As far as characters go, Gary Johnson is a real one: he wears his polo shirts tucked into jorts, for crying out loud. This man is a total dork. When he’s not teaching psychology and philosophy to college students, Gary is caring for his two cats (Id and Ego—like I said, the man is a dork) or hanging out with his best friend, who also happens to be his ex-wife. He is, like most men in their 30s, suffering from Adult Man Disorder—the sort of acute malaise self-inflicted through a chronic hesitancy to step outside of his own comfort zone. And he looks like Glen Powell, despite Linklater’s hilarious efforts to hide it behind a pair of glasses, as if he were the protagonist in a teen rom-com, the dorky incel girl who’s beautiful but doesn’t know it.
The problem isn’t necessarily that I don’t buy Powell as Gary, a man who adopts various hit-man personas—including a charming hot guy named Ron, who is essentially Glen Powell—to entrap his targets: people eager to pay a professional to kill their spouses, business partners, and/or enemies. The problem is that Gary is a psychopath, and it takes far too long for Hit Man to acknowledge this, to the extent that I couldn’t tell if Linklater genuinely perceived Gary as a conventional romantic lead in an unconventional rom-com, or if he knew that his protagonist (and his love interest, for that matter) is a walking red flag at best and an absolute lunatic the rest of the time.
Gary is a thirtysomething adult man who works a full-time job as a college professor and spends his off-hours helping cops catch people in the act of commissioning a hit. To put it another way: What kind of psycho volunteers to work for the cops in his free time? I’m sorry, but ACAB includes Gary—even when he goes off-book to let Madison (Adria Arjona), a beautiful woman desperate to escape her cartoonishly shitty husband, off the hook. I don’t care that Gary looks like Glen Powell. He’s still a cop. For a movie with such a pronounced investment in human psychology, it’s bizarre that Powell and Linklater’s script never addresses this fundamental part of Gary’s character and instead seems completely uninterested in interrogating why an intellectual college professor enjoys working for cops. That’s not exactly a popular hobby. (However, a fairly well-known stereotype about serial killers is that they tend to befriend cops or insert themselves into police investigations. Not for nothing: several serial killers have also turned out to be former cops.)
While it’s fun to watch Gary try on different heavy-handed personas (vaguely Russian assassin, sexy but dumb pool boy, Patrick Bateman), there’s always a sense that we’re being sold a product. And that product is Glen Powell.
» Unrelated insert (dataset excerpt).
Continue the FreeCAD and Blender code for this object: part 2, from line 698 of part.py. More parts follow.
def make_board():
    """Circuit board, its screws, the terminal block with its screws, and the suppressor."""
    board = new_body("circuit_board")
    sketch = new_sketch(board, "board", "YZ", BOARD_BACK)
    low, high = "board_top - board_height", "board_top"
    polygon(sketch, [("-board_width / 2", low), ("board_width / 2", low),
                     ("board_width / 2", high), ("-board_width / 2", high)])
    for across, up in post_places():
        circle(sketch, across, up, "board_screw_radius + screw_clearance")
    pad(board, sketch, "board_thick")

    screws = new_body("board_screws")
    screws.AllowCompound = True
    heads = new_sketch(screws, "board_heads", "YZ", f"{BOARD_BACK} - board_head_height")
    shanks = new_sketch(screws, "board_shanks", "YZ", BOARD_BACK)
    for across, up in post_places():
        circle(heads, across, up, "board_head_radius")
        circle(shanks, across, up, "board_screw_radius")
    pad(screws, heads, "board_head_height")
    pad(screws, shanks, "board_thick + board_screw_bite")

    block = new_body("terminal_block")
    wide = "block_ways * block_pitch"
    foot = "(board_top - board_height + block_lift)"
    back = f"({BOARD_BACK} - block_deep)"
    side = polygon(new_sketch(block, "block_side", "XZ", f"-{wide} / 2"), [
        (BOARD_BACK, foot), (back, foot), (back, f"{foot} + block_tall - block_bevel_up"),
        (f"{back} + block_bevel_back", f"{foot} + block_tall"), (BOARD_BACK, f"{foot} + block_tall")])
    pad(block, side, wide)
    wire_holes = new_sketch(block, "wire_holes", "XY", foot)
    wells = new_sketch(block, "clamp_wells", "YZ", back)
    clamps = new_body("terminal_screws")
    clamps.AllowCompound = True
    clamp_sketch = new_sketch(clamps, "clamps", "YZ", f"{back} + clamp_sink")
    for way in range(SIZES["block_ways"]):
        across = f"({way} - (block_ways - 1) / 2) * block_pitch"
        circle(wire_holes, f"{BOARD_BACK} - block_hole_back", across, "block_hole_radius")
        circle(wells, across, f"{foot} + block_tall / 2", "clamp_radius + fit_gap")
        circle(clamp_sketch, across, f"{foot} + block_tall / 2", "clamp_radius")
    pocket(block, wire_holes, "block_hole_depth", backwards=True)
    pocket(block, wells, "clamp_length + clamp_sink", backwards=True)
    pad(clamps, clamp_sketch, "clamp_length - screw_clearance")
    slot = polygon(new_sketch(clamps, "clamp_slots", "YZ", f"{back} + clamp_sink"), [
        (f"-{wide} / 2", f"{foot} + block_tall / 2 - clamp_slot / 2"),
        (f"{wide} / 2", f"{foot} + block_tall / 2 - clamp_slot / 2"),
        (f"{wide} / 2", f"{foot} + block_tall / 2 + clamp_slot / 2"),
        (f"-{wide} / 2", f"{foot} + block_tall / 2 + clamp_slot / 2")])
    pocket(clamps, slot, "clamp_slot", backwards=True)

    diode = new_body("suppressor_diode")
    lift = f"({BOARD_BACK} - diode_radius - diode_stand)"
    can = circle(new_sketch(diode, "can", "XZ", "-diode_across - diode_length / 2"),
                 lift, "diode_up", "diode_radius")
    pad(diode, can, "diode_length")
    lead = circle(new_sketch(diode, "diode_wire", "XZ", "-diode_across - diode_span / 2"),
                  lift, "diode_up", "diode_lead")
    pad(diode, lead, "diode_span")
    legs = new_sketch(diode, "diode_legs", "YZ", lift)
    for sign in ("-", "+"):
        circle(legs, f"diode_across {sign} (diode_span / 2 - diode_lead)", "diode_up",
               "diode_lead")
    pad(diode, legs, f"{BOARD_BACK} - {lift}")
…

In case you missed the memo, Glen Powell is Hollywood’s new chosen one—the leading man determined to prove that being a movie star is still possible in a world where movie stars have become an endangered species. He learned from one of the best, his Top Gun: Maverick co-star and the man who will someday force us all to watch him die on an IMAX screen (and happily purchase a ticket to do so), Tom Cruise. In this phase of Cruise’s career, he’s become holistically involved in the moviemaking process, gaining authorial control of every project he’s in—for better and worse.
Of course, Powell is playing with spare change in comparison to Cruise’s Monopoly money, but there is something undeniably fascinating about watching the former carve out his movie-star persona. As the co-writer and star of Hit Man, Powell is teaching the audience how to watch and appreciate him. He’s engineered a movie that’s tailored specifically to his strengths, making every aspect—the disguises, the nesting doll of performances within a performance, even the title of the movie itself—part of a larger meta-narrative. And it’s compelling precisely because Powell wasn’t elected to be America’s new favorite leading man by popular vote; he was anointed and hard-launched by industry decree. Most male actors of his conventionally attractive ilk would happily sign on to lead similarly conventional IP-driven action movies that underperform at the box office, but Powell recently told an interviewer that he turned down a role in Jurassic World and he’s not interested in joining the Marvel Cinematic Universe.
Glen Powell isn’t following in the footsteps of the Chrises, and he’s not meandering haplessly from one tentpole to the next like a carelessly misplaced Charlie Hunnam, either. He also doesn’t seem to be internalizing the lesson many actors with leading man-looks have struggled to learn: the more conventionally attractive you are, the weirder your roles need to be. Or, if you look like a leading man, you need to act like a character actor.
Powell attempts some version of this in Hit Man, donning an assortment of specific personas, but most of them (save for the Russian) play up his handsomeness. His ability to transform from one into the next reads more sociopathic than chameleonic, underscored by scenes in which Gary researches his targets to figure out what kind of hit man they’d prefer to meet. In some ways, it feels like watching an actor try to figure out what kind of leading man the audience would prefer to see.
If you’re Gary Johnson, undercover cop, being a blank slate that other people can easily project and map desirable qualities onto makes you a stronger asset. If you’re Glen Powell, a walking experiment in modern movie stardom, being a blank slate is ultimately a detriment. We don’t watch Mission: Impossible movies because we love Ethan Hunt. We watch them because we love watching Tom Cruise. I’m also not sure we’d enjoy watching them nearly as much if they were released straight to Netflix, like Hit Man was—which isn’t really Powell’s problem, but in another sense, it kind of is.
None of this is to say that Glen Powell is a bad actor—those screens in movie theaters are blank for a reason—he just needs to decide what kind of actor he wants to be. Does he want to be taken seriously, or does he want to be a movie star?